I’ve been experimenting with this in my own writing — trying to figure out which details need explanation and which ones can be left to the audience’s imagination. Sometimes over-explaining kills the sense of wonder. Sometimes under-explaining makes things feel arbitrary. Getting that balance right is harder than it looks.
What really defines modern sci-fi cinema, I think, is its willingness to use speculative elements as a lens for examining contemporary anxieties. *Get Out* uses body horror and mind control to explore racial dynamics. *The Shape of Water* uses monster movie tropes to tell a story about otherness and acceptance. These films understand that the “what if” question isn’t just about technology or aliens — it’s about us.
I’ve started paying attention to how these movies handle their reveals, too. The best ones don’t save everything for a third-act exposition dump.
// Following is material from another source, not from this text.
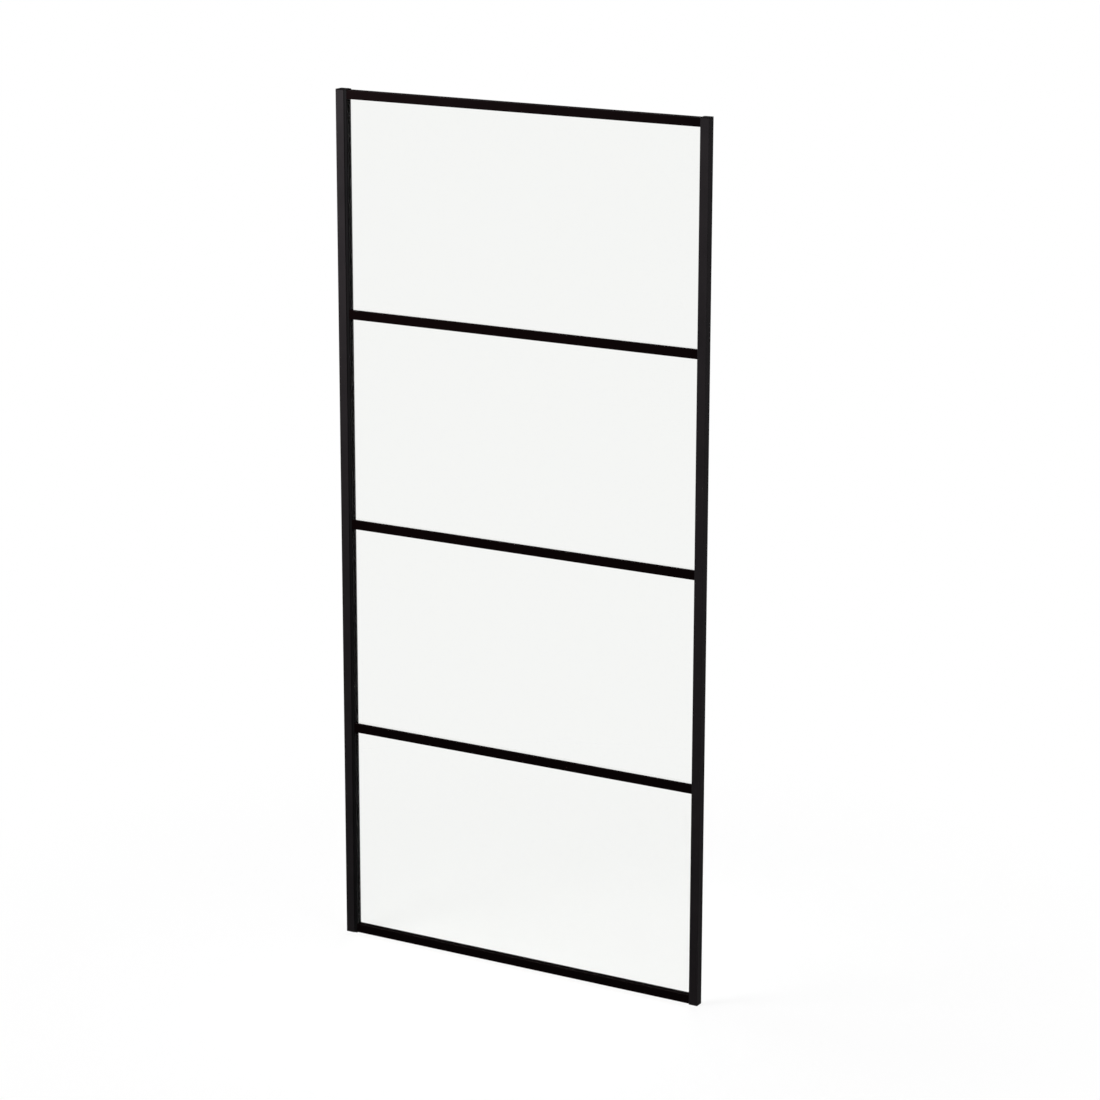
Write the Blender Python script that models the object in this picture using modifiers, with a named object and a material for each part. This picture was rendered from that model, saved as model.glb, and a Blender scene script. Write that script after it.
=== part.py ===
"""Shower side panel: one sheet of toughened glass in a slim black aluminium frame, with three glazing bars
bonded to its front, held along one side by a channel that is screwed to the wall.

Metres, +Z up. The origin is the middle of the channel's wall face. X runs from the wall to the free edge,
Y from the front, which is the dry side, to the back, and Z runs up. Every frame member is an extrusion whose
section is drawn in (u, v): u from the member's outer face towards the glass, v from the front to the back.
"""

import math

import bmesh
import bpy
from mathutils import Vector

# Whole panel
PANEL_WIDTH = 0.890
PANEL_HEIGHT = 1.900

# Frame members
FRAME_DEPTH = 0.020
STILE_WIDTH = 0.020
RAIL_HEIGHT = 0.0184
PROFILE_WALL = 0.0013
EDGE_RADIUS = 0.0006
MOUTH_RADIUS = 0.0003
CHAMBER_RADIUS = 0.0004
LIP_THICKNESS = 0.0014
LIP_REACH = 0.002
SCREW_PORT_RADIUS = 0.00145

# Wall channel
CHANNEL_WIDTH = 0.020
CHANNEL_LEG = 0.0015
CHANNEL_WEB = 0.0016
STILE_SETBACK = 0.0062
WALL_SLOT_WIDTH = 0.0055
WALL_SLOT_LENGTH = 0.010
WALL_SLOT_FROM_END = 0.110
WALL_SLOT_COUNT = 4
LOCK_HOLE_RADIUS = 0.0016
LOCK_HOLE_FROM_EDGE = 0.009
LOCK_HOLE_FROM_END = 0.160
LOCK_HOLE_COUNT = 3

# Glass and what holds it
GLASS_THICKNESS = 0.006
GLASS_BITE = 0.007
GLASS_ARRIS = 0.0004
GASKET_FOOT = 0.0022
GASKET_RECESS = 0.0002
GASKET_RADIUS = 0.0005
BLOCK_THICKNESS = 0.002
BLOCK_LENGTH = 0.060
BLOCK_OVERHANG = 0.001

# Glazing bars
BAR_COUNT = 3
BAR_PITCH = 0.466
BAR_HEIGHT = 0.020
BAR_EDGE_RADIUS = 0.0006
TAPE_THICKNESS = 0.0008
TAPE_MARGIN = 0.002

# End caps
CAP_THICKNESS = 0.0015
CAP_PLUG_DEPTH = 0.008
CAP_PLUG_CLEARANCE = 0.0003

# Pieces that touch are drawn this far apart
GAP = 0.0003
ARC_STEPS = 4
ROUND_HOLE_STEPS = 16
WELD = 0.00001
CUT_MARGIN = 0.001

# What follows from the sizes above
POCKET_DEPTH = GLASS_BITE + BLOCK_THICKNESS + 2 * GAP
HALF_DEPTH = FRAME_DEPTH / 2
HALF_POCKET = HALF_DEPTH - PROFILE_WALL
HALF_MOUTH = HALF_POCKET - LIP_REACH
HALF_GLASS = GLASS_THICKNESS / 2
BASE = -PANEL_HEIGHT / 2
TOP = PANEL_HEIGHT / 2
CUT_BOTTOM = BASE + CAP_THICKNESS + GAP
CUT_TOP = TOP - CAP_THICKNESS - GAP
CLEAR_LEFT = STILE_SETBACK + STILE_WIDTH
CLEAR_RIGHT = PANEL_WIDTH - STILE_WIDTH
CLEAR_BOTTOM = CUT_BOTTOM + RAIL_HEIGHT
CLEAR_TOP = CUT_TOP - RAIL_HEIGHT
CLEAR_MIDDLE_X = (CLEAR_LEFT + CLEAR_RIGHT) / 2
CLEAR_WIDTH = CLEAR_RIGHT - CLEAR_LEFT
CLEAR_HEIGHT = CLEAR_TOP - CLEAR_BOTTOM
CHANNEL_HALF_DEPTH = HALF_DEPTH + GAP + CHANNEL_LEG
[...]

They trust their audience to piece things together, dropping clues through visual design, dialogue, and character behavior. *Coherence* manages to be incredibly complex while maintaining an almost mundane suburban dinner party setting. The sci-fi elements emerge naturally from the characters’ attempts to understand their situation.
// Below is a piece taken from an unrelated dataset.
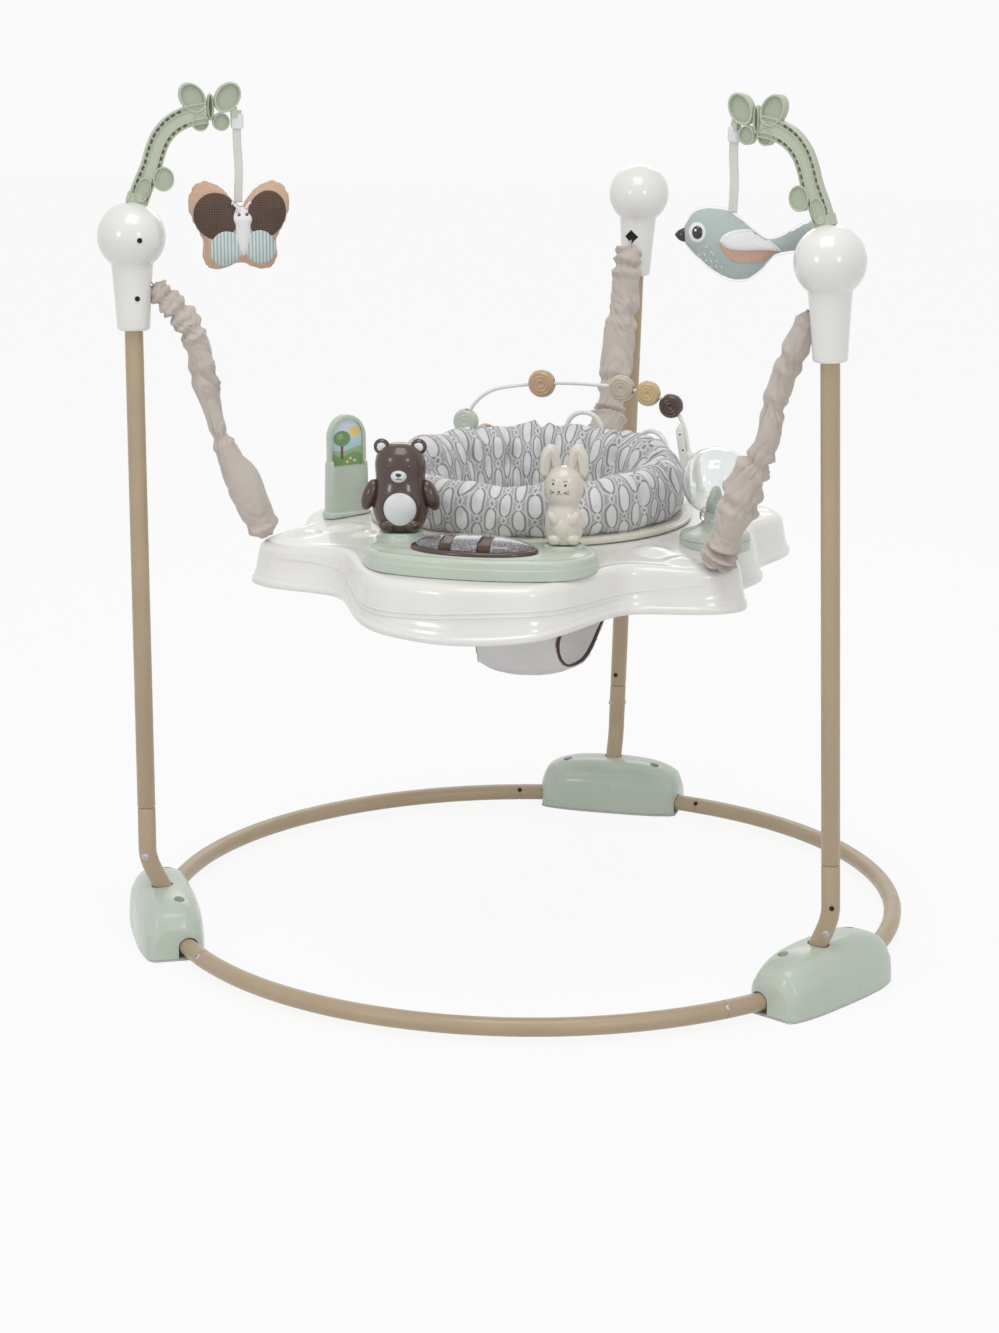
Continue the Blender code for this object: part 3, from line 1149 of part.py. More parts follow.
def main():
    for old in list(bpy.data.objects):
        bpy.data.objects.remove(old, do_unlink=True)
    front = RING_RADIUS + TUBE_RADIUS
    back = BALL_CIRCLE + BALL_RADIUS
    ring_centre = bpy.data.objects.new("ring_centre", None)
    ring_centre.location = (0, (front - back) / 2, 0)
    bpy.context.collection.objects.link(ring_centre)

    taupe = finish("taupe_paint", (0.42, 0.33, 0.24), 0.35, 0.3)
    sage = finish("sage_plastic", (0.47, 0.59, 0.45), 0.25)
    white = finish("white_plastic", (0.80, 0.78, 0.74), 0.20)
    cream = finish("cream_plastic", (0.78, 0.74, 0.66), 0.22)
    rubber = finish("white_rubber", (0.75, 0.75, 0.72), 0.6)
    linen = finish("taupe_fabric", (0.50, 0.44, 0.39), 0.9)
    steel = finish("spring_steel", (0.55, 0.55, 0.56), 0.3, 1.0)
    brown = finish("brown_plastic", (0.13, 0.06, 0.045), 0.25)
    grey = finish("speckled_grey_plastic", (0.42, 0.42, 0.44), 0.35)
    clear = finish("clear_plastic", (0.85, 0.87, 0.86), 0.05, 0.0, 0.3)
    card = finish("picture_print", (0.55, 0.68, 0.72), 0.6)
    green = finish("board_green", (0.05, 0.25, 0.12), 0.5)
    black = finish("black_plastic", (0.03, 0.03, 0.03), 0.5)
    tan = finish("tan_plastic", (0.62, 0.40, 0.24), 0.3)
    beige = finish("beige_plastic", (0.62, 0.56, 0.46), 0.3)
    yellow = finish("yellow_plastic", (0.66, 0.50, 0.26), 0.3)
    print_cloth = finish("grey_print_fabric", (0.55, 0.55, 0.56), 0.9)
    tan_plush = finish("tan_plush", (0.55, 0.36, 0.25), 0.95)
    blue_plush = finish("blue_plush", (0.36, 0.44, 0.45), 0.95)
    ribbon = finish("cream_ribbon", (0.74, 0.72, 0.66), 0.8)

    make_ring(taupe)
    make_legs(taupe)
    make_caps(white)
    make_feet(sage, rubber)
    make_arches(sage)
    make_straps(linen, steel)
    make_tray(white)
    make_console(sage, brown, grey, green, black, white)
    make_figures(brown, cream)
    make_tower(sage, clear, card)
    make_dome(sage, clear)
    make_beads(white, {"bead_green": sage, "bead_tan": tan, "bead_beige": beige, "bead_yellow": yellow,
                       "bead_brown": brown})
    make_loops(white)
    make_spinner(sage, tan)
    make_seat(cream, print_cloth)
    make_butterfly(tan_plush, ribbon)
    make_bird(blue_plush, ribbon)


main()
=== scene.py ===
"""Finishes and fine shapes of a standing baby activity center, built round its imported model.

Metres, +Z up, floor at z = 0. Pieces are worked out from the centre of the floor ring, which
stands at RING_CENTRE. Angles are in degrees, counter-clockwise from +X, and the front is -Y.
"""
import json
import math

import bmesh
import bpy
from mathutils import Matrix, Vector, noise
from mathutils.bvhtree import BVHTree

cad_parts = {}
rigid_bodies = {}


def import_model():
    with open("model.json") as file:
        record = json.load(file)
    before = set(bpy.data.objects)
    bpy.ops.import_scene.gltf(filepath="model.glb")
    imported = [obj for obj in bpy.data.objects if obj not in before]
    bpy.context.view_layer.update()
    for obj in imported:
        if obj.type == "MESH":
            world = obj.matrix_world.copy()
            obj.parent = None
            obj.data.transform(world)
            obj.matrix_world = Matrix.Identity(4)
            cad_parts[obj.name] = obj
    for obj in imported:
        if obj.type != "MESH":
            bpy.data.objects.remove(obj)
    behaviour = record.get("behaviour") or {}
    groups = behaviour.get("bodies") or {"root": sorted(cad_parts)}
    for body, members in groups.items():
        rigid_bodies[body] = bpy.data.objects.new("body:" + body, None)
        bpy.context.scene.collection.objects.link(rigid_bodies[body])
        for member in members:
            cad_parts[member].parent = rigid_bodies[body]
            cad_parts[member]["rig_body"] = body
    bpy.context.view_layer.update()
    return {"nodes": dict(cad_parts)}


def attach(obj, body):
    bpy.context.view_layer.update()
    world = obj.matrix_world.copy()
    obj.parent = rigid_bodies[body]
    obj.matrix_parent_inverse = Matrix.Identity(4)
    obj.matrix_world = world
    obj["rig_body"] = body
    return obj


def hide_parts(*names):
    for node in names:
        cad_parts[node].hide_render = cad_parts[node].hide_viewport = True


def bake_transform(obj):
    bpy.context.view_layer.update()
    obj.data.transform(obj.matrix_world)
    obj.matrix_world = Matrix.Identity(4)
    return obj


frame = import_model()
nodes = frame["nodes"]
RING_CENTRE = Vector((0.0, -0.022, 0.0))
UPRIGHT = Matrix(((1, 0, 0, 0), (0, 0, -1, 0), (0, 1, 0, 0), (0, 0, 0, 1)))

# ---- Sizes shared with the model

GAP = 0.0003
RING_RADIUS = 0.400
RING_HEIGHT = 0.015
TUBE_RADIUS = 0.0095
TUBE_WALL = 0.0012
SEAM_HEIGHT = 0.150
SWAGE_LENGTH = 0.030
BEND_TOP = 0.105
LEG_RADIUS = 0.4245
POST_ANGLES = {"left": 210.0, "right": 330.0, "back": 90.0}
FOOT_ANGLES = {"left": 208.0, "right": 332.0, "back": 90.0}
BALL_RADIUS = 0.035
BALL_HEIGHT = 0.7535
BALL_CIRCLE = 0.4185
BALL_LEAN = -0.022
NECK_LENGTH = 0.0955
NECK_TOP_RADIUS = 0.0215
NECK_END_RADIUS = 0.0170
BORE_DEPTH = 0.0255
CAP_WALL = 0.003
SLOT_SIDE = 0.012
SLOT_DROP = 0.049
FOOT_LENGTH = 0.172
FOOT_WIDTH = 0.072
FOOT_CIRCLE = 0.405
FOOT_HEIGHT = 0.064
FOOT_END_WIDTH = 0.050
FOOT_END_HEIGHT = 0.040
FOOT_WALL = 0.003
PAD_THICKNESS = 0.003
ARCH_HEADINGS = {"left": 30.0, "right": 158.0}
ARCH_HALF_THICKNESS = 0.0045
ARCH_HALF_WIDTH = 0.0105
HANG_REACH = {"left": 0.1117, "right": 0.1100}
HANG_RISE = 0.1255
STRAP_PLACES = {"left": (210.0, 0.288), "right": (325.0, 0.288), "back": (90.0, 0.286)}
WELL_RADIUS = 0.165
RIM_HEIGHT = 0.447
DECK_SLOPE = 0.09


# ---- Points and lines

def around(angle, radius, height=0.0, side=0.0):
    """The point at this angle and radius, moved counter-clockwise round the ring by side."""
    turn = math.radians(angle)
    return Vector((radius * math.cos(turn) - side * math.sin(turn),
                   radius * math.sin(turn) + side * math.cos(turn), height))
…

There’s also something to be said for how modern sci-fi films approach scale. Not everything needs to be about saving the universe anymore. Some of the most effective recent films focus on individual characters grappling with extraordinary circumstances. *Moon* is essentially a one-person show, but it raises questions about identity and isolation that resonate far beyond its claustrophobic setting.

I keep coming back to that conversation with my neighbor, though. Her question — “Is this actually science fiction?” — reveals something important about how the genre has matured. When sci-fi films feel like natural extensions of our current world rather than complete departures from it, they’ve achieved something special. They’re not asking us to suspend disbelief so much as to extend our imagination just a little further than usual.
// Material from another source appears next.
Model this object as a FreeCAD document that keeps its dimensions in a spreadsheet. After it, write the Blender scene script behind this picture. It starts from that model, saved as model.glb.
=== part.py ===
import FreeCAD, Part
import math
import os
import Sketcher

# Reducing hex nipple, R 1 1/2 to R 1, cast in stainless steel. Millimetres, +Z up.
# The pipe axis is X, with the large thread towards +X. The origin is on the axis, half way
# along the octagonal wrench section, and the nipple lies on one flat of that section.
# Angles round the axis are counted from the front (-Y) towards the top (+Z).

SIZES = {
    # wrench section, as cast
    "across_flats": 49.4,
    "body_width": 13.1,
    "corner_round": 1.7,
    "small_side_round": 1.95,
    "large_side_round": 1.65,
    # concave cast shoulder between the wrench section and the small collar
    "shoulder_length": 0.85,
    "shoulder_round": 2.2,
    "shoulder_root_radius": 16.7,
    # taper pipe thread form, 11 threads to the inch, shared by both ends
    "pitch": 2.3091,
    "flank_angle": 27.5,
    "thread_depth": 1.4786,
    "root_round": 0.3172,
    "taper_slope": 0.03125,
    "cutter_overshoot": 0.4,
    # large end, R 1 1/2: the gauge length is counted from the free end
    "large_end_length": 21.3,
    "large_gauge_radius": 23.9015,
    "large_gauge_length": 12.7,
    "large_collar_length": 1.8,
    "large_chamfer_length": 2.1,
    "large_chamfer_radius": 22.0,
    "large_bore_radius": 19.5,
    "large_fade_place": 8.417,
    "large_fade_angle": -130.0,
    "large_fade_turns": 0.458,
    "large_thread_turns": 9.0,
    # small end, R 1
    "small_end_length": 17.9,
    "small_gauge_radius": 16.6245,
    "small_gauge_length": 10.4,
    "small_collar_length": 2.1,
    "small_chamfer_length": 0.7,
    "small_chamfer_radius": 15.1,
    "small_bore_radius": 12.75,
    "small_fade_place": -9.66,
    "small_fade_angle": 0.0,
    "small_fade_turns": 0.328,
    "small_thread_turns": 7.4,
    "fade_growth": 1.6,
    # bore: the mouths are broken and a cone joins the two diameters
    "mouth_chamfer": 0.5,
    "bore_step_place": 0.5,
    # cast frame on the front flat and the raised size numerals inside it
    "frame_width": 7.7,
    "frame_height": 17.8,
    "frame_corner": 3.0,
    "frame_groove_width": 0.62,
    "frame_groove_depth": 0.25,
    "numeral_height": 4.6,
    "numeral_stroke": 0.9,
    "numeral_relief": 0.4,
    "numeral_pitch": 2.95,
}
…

That’s what I look for now when I’m evaluating whether a film succeeds as modern science fiction: Does it make me think differently about something I thought I understood? Does it feel both strange and inevitable? Can I imagine living in its world, not just visiting it for two hours?
The best sci-fi films of our era aren’t trying to predict the future — they’re trying to help us understand the present by showing us what we might become.